A coup de chrysanthèmes et de paniers de fruits et de légumes, remis aux groupes politiques notamment, ces producteurs spécialisés, qui emploient à eux seuls deux tiers des travailleurs saisonniers agricoles, ont rappelé les conséquences «très lourdes» d'une telle mesure. «J'emploie une quarantaine de saisonniers. Cette réduction va entraîner pour moi une augmentation de 50 à 250 euros par mois et par salarié», a indiqué la présidente des producteurs de Légumes de France, Angélique Delahaye. «La France perd 3000 ha de verger par an, tout ça parce que nous ne sommes pas compétitifs par rapport à nos voisins européens », a poursuivi Luc Barbier de la Fédération nationale des producteurs de fruit (Fnpf).

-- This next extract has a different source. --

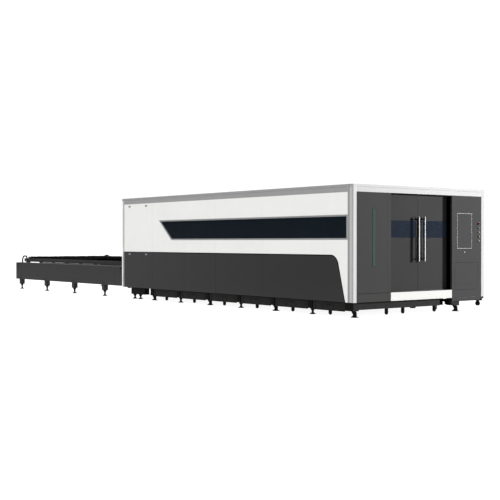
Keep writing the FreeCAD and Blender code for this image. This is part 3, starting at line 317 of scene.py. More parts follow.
def screen_glass(name):
    """A touch screen with a generic layout of fields: a drawing area, a column of keys and a status bar."""
    corner = low("touch_screen")
    size = high("touch_screen") - corner
    finish = Finish(name, specular=0.5, glow_strength=0.9)
    across = (finish.axes[1] - corner.y) * (1 / size.y)
    up = (finish.axes[2] - corner.z) * (1 / size.z)

    def field(left, right, bottom, top):
        sides = across.ramp(left, left + 0.006) * (1 - across.ramp(right - 0.006, right))
        ends = up.ramp(bottom, bottom + 0.008) * (1 - up.ramp(top - 0.008, top))
        return sides * ends

    glow = finish.mix(up, hue("0c1420"), hue("162133"))
    glow = finish.mix(field(0.03, 0.72, 0.14, 0.90), glow, hue("0f2b45"))
    grid = (across.wave(0.0475) ** 8).most(up.wave(0.0585) ** 8).ramp(0.7, 1.0)
    glow = finish.mix(field(0.03, 0.72, 0.14, 0.90) * grid * 0.6, glow, hue("3c6f96"))
    for row in range(5):
        foot = 0.16 + row * 0.15
        glow = finish.mix(field(0.76, 0.97, foot, foot + 0.12), glow, hue(("2f7d5b", "3a5f86")[row % 2]))
    glow = finish.mix(field(0.03, 0.97, 0.03, 0.10), glow, hue("39485c"))
    smudge = finish.noise(18.0, 4).ramp(0.5, 0.8)
    finish.paint(base_color=hue("0b0d10"), glow=glow, roughness=0.12 + smudge * 0.15)
    finish.bump(smudge, 0.00005)
    return finish.material


def ground(name):
    """Pale sealed floor of the studio."""
    finish = Finish(name, specular=0.02, glow_strength=0.93)
    cloud = finish.noise(0.35, 3)
    tone = finish.mix(cloud, hue("7e7e7e"), hue("868686"))
    finish.paint(base_color=tone, glow=hue("ffffff"), roughness=0.8 + cloud * 0.1)
    return finish.material


FINISHES = {
    "panel_white": powder_coat("panel_white", "dededc", 0.94, 0.45, 0.12, 0.05),
    # The dark panels carry painted light that lightens them towards the table's end.
    "panel_dark": powder_coat("panel_dark", "303031", 0.92, 0.6, 0.04, 0.06, rear_painted_light=0.4),
    "front_dark": powder_coat("front_dark", "212122", 0.92, 0.6, 0.03, 0.04),
    "front_grey": powder_coat("front_grey", "2a2a2b", 0.94, 0.6, 0.03, 0.04),
    "front_left_grey": powder_coat("front_left_grey", "272827", 0.94, 0.6, 0.03, 0.04),
    "rail_grey": powder_coat("rail_grey", "8b8b8b", 1.0, 0.45, 0.1, 0.0),
    "post_silver": powder_coat("post_silver", "989898", 1.0, 0.5, 0.06, 0.05),
    "roof_grey": powder_coat("roof_grey", "8b8c8d", 1.0, 0.5, 0.2, 0.0),
    "frame_black": powder_coat("frame_black", "0b0b0b", 1.0, 0.6, 0.03, 0.04),
    "table_black": powder_coat("table_black", "373737", 0.94, 0.6, 0.04, 0.06),
    "pallet_steel": mill_steel("pallet_steel", "202020", 0.1),
    # Near-black with no specular: partly heat-darkened steel, partly painted shade of the pallets' interior.
    "slat_steel": mill_steel("slat_steel", "0a0909", 0.06, 0.0),
    "tinted_glass": tinted_pane("tinted_glass", "0e151b", 0.06, 0.3),
    # The door panes' bluish base colour partly paints the sky reflection that their low gloss leaves out.
    "door_glass": tinted_pane("door_glass", "191f28", 0.04, 0.3),
    "trim_grey": bare_metal("trim_grey", "8e8f90", 0.4, (1, 60, 60), 0.6),
    "steel": bare_metal("steel", "8c8d8f", 0.3),
    "chrome": bare_metal("chrome", "fafafa", 0.22, (60, 60, 1), 0.75, 0.1),
    "foot_steel": moulded("foot_steel", "0a0a0b", 0.55, 0.06),
    "satin_steel": bare_metal("satin_steel", "5c5d5f", 0.5, (60, 60, 1), 0.1, 0.15),
    "handle_metal": bare_metal("handle_metal", "b4b4b4", 0.5, (60, 60, 1), 0.0, 0.1),
    "lock_grey": bare_metal("lock_grey", "2f2f30", 0.5, (1, 60, 60), 0.0, 0.1),
    "rim_grey": bare_metal("rim_grey", "4b4b4b", 0.5, (1, 60, 60), 0.0, 0.1),
    # A lighter copy of post_silver: painted light on the posts' sides.
    "post_side": powder_coat("post_side", "a8a8a8", 1.0, 0.5, 0.06, 0.05),
    "sill_white": powder_coat("sill_white", "aaaaa8", 1.0, 0.5, 0.06, 0.05),
    "rubber_black": moulded("rubber_black", "0b0b0c", 0.6, 0.08),
    "track_steel": mill_steel("track_steel", "2b2b2b", 0.2),
    "drawer_grey": powder_coat("drawer_grey", "202020", 1.0, 0.6, 0.03, 0.04),
    "seam_grey": powder_coat("seam_grey", "bcbcba", 1.0, 0.6, 0.05, 0.0),
    # Darker strips for the post and rail grooves: painted shade.
    "post_groove_painted_shade": powder_coat("post_groove_painted_shade", "6e6e6e", 1.0, 0.6, 0.05, 0.0),
    "rail_groove_painted_shade": powder_coat("rail_groove_painted_shade", "5a5a5a", 1.0, 0.6, 0.05, 0.0),
    "edge_steel": bare_metal("edge_steel", "8d8e8f", 0.5, (1, 60, 60), 0.2, 0.5),
    "dark_gap": moulded("dark_gap", "050505", 0.7, 0.02),
    "seal_black": moulded("seal_black", "010101", 0.9, 0.0),
    "light_green": light_tube("light_green"),
    "red_plastic": moulded("red_plastic", "4a040d", 0.6, 0.02),
    "green_plastic": moulded("green_plastic", "1d4a24", 0.5, 0.05),
    "pale_plastic": moulded("pale_plastic", "6c6b52", 0.5, 0.05),
    "screen_black": screen_glass("screen_black"),
    "head_grey": bare_metal("head_grey", "7a7d81", 0.35, (60, 60, 1), 0.8),
    "brass_tip": bare_metal("brass_tip", "b98d3c", 0.25, (60, 60, 1), 1.0),
    "cabinet_grey": powder_coat("cabinet_grey", "b9bab6", 1.0, 0.5, 0.2, 0.1),
}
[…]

En fin d'après-midi, une délégation de onze représentants a été reçue pendant plus d'une heure par le directeur de cabinet du ministre de l'Agriculture : «l'échange a été très tendu, a rapporté à la sortie Charlie Gautier de la Fnpf. Le ministère nous a indiqué qu'un groupe de travail réunissant Fnsea et services techniques du ministère serait constitué pour recalculer, ensemble, l'impact sur les producteurs d'une telle mesure. Ce n'est évidemment pas suffisant».
Au terme d’un débat houleux à l’Assemblée nationale le 6 novembre, les agriculteurs n’ont pas obtenu ce qu’ils voulaient. La réduction des exonérations des charges pour les travailleurs occasionnels (article 60) a été votée.